Lily Gladstone next arrived to present the National Association of Theatre Owners California Nevada’s scholarship to Chapman University to mentee Marilin, first saying to the girls that “even though I’m not from the same communities as all of you, I really feel a connection to you” as a young woman who also went to college on a scholarship. “I know what it feels like not to be seen; I know what it feels like also to be held, raised, loved, cherished and encouraged by my community,” she added.
Billie Lourd followed in presenting a scholarship in the name of her mother Carrie Fisher to Chapman, as Lourd explained that Fisher was a big bookworm and “always wished she had more of an education. So when my dad [CAA’s Bryan Lourd] and I were talking about how she would want us to carry — no pun intended, sorry I had to — on her legacy, education was at the top of the list.” The scholarship was awarded to mentee Samantha.
To close out the event, Helen Mirren stepped on stage to present Adele with the Sherry Lansing honor, recalling when she first heard a song by the superstar in 2008 and “a shiver went down my back — that chill that comes just a few times in your life, when you realize you are listening to a brilliant and game-changing artist. I thought, wow, a goddess walks amongst us,” before joking, “I’ll also never forget the first time I heard her speak on a radio interview.

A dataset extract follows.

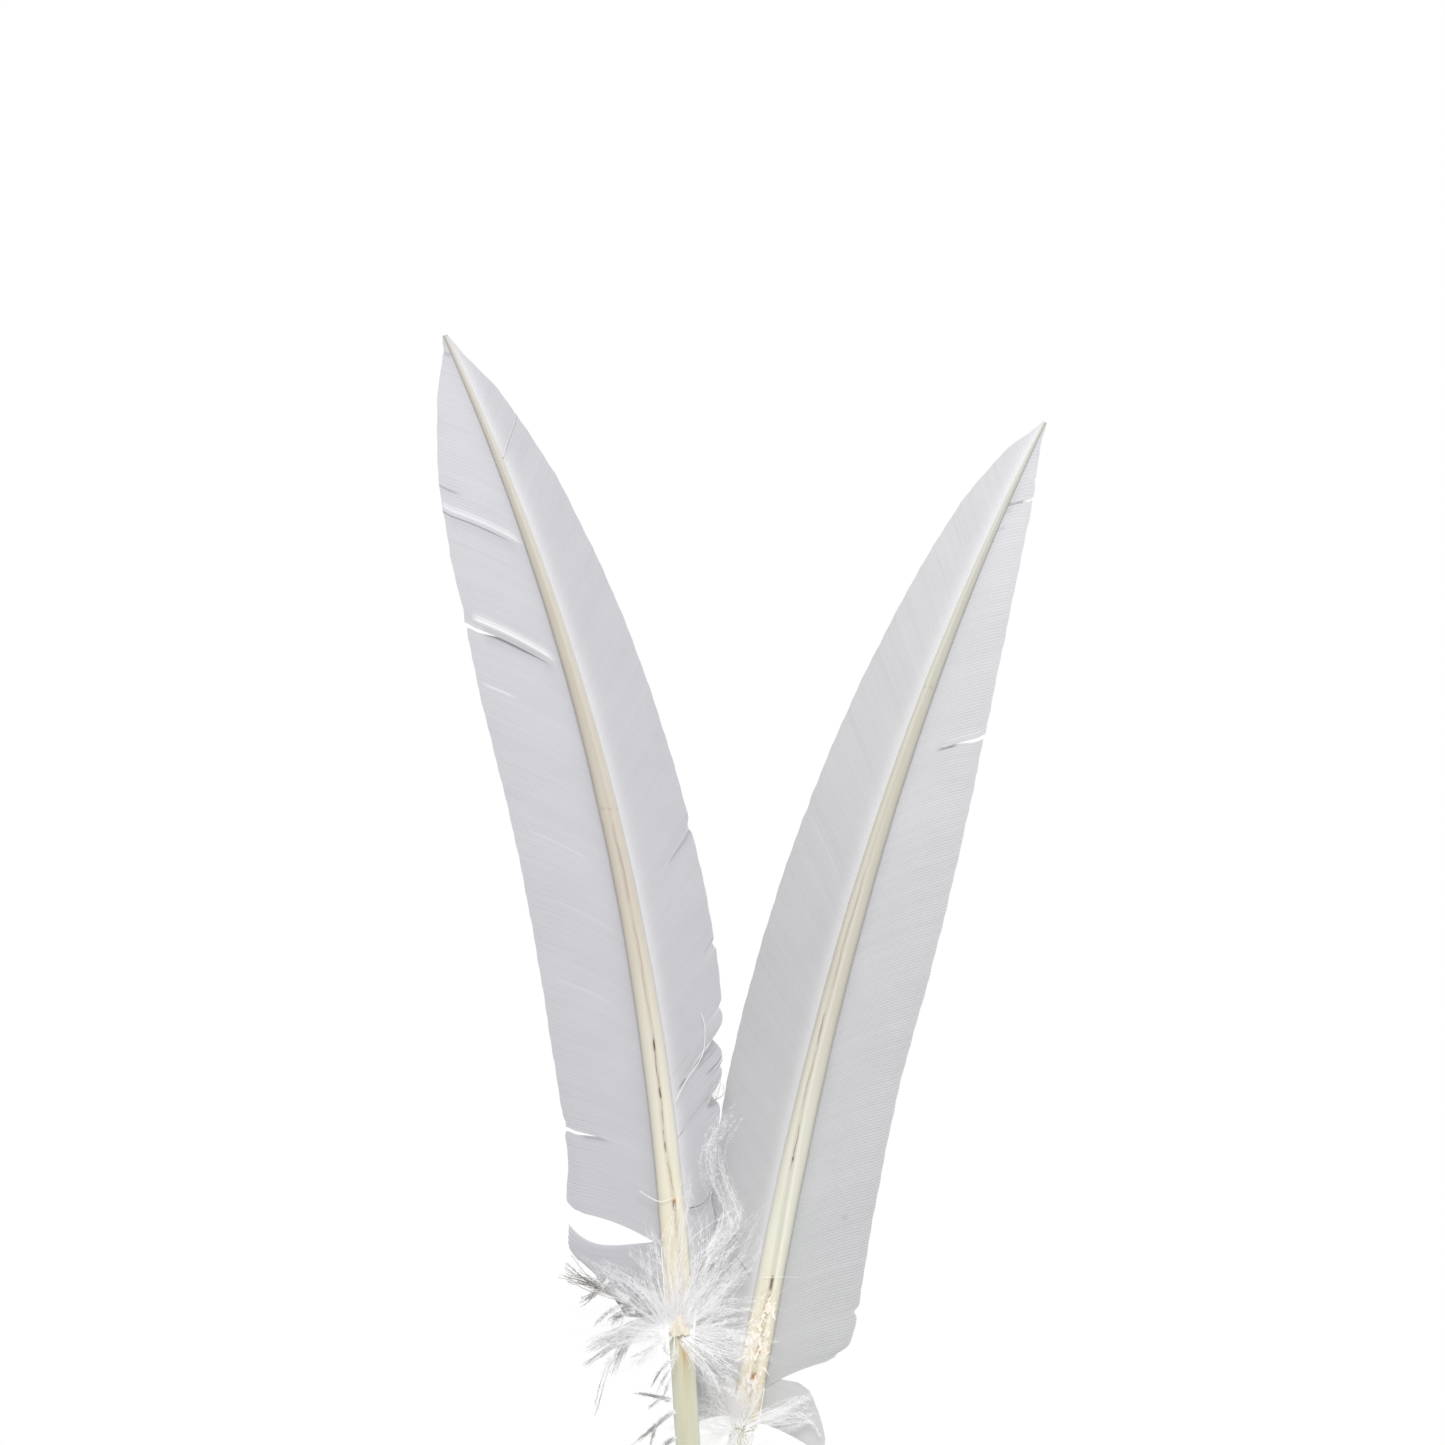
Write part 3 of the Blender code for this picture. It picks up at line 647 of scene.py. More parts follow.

I thought oh my God, not only is she a goddess, but she’s an ordinary Londoner just like me.”
“There are so many things about Adele I so greatly admire — her passion, her soulfulness in her songs, her brilliance as a songwriter, and of course, I cannot fail to mention her incredible work ethic. Just imagine her Las Vegas residency; it began in 2022 and continues through June. I get exhausted in Las Vegas after 24 hours,” Mirren continued. “But even more so, that voice that like an angel comes from a place of great authenticity — she’s a songwriter whose creations resonate with all of us. They are both universal and yet at the same time so personal and so authentic as her words and music grant us access to her own inner life as a woman.”
She went on to commend Adele’s vulnerability in her music and her silent work as a philanthropist, concluding, “Put simply, Adele the human being sings just as beautifully out of the spotlight as she does at the microphone center-stage.”
Adele — who graces the cover of THR this week — was greeted by a standing ovation, and joked that she’s “not really a motivational words kind of gal” and has never written an acceptance speech like this in her life, but she does have “the gift of the gab” — “I can absolutely talk for hours and your ear off, but when I talk for hours, it’s about nothing.” The star also teased she was “ready for a drink” as she was jetlagged from a London flight, while dropping a couple of F-bombs and admitting she was starstruck to meet Dua Lipa.
On a more serious note, Adele added that the award felt very big and grown up and felt too young to receive it at 35, but she realized that she had been working in music for 17 years.
“Sometimes I wonder within my 17 years if people think that I’m calculated when I disappear for years,” she mused, noting that her son is 11 years old and when her music started to take off, “overnight it was like I was famous, it was the strangest most surreal experience of my life still, to this day; I fell pregnant, and many that would be, and it was, considered career suicide for me. However, always one to go against the grain, it was there and then that I chose to reject the scarcity of success and the idea that you have to be constantly relevant to be successful. And that perhaps, just maybe, I could be a hit both on and off the stage — and you’ll never guess what, fucking got away with it.”
“All the sacrifices the women before me have made, it is because of them that I have every right to be the boss at home and the boss at work. So, thank you,” she added.
Adele also spoke about the importance of character to being a leader, saying, “talent can’t dictate how you move. Talent can’t decide how you treat people and doesn’t have a moral compass; talent cannot read a room,” and credited the women in her life for giving her a strong character.
“My mother, my aunties, my grandmothers, they are will strong, loud, boisterous, loyal and cutthroat women, like me. … They’re a force to be reckoned with and quite frankly, terrifying times, like me. But that was because they had to be, they had to learn the hard way what it is to be a woman, and so in turn they hardened.” She teased if she could thank a man at the event, acknowledging all that her longtime manager Jonathan Dickins has done for her — and jokingly thanked his mother instead.
“I stand here today as a testament to all of you, all of the women before me and beside me who broke down doors and left them open for us. I don’t have stories of how success was hard, because it wasn’t, and I know that’s rare, and I know I’m lucky, but that’s because of you. A lot of you had to claim your power, and you’ve given me mine,” Adele said, closing out jokingly, “I accept this leadership award as an invitation to carry on being myself” to laughs from the audience.
Also in attendance at the event were WIE honorees and notable names including Connie Britton, Jurnee Smollett, Kate Beckinsale, Lily Singh, Xochitl Gomez, Alexandra Shipp, Anna Konkle, Annie Gonzalez, Diane Warren, Gloria Calderón Kellett, Kathy Hilton and Lucy Hale.
The Women in Entertainment event was sponsored by Cadillac, Google, SAG-AFTRA, Best Buy, Gersh and Upneeq, and in partnership with Big Brothers Big Sisters of Greater Los Angeles, Chapman University and Loyola Marymount University.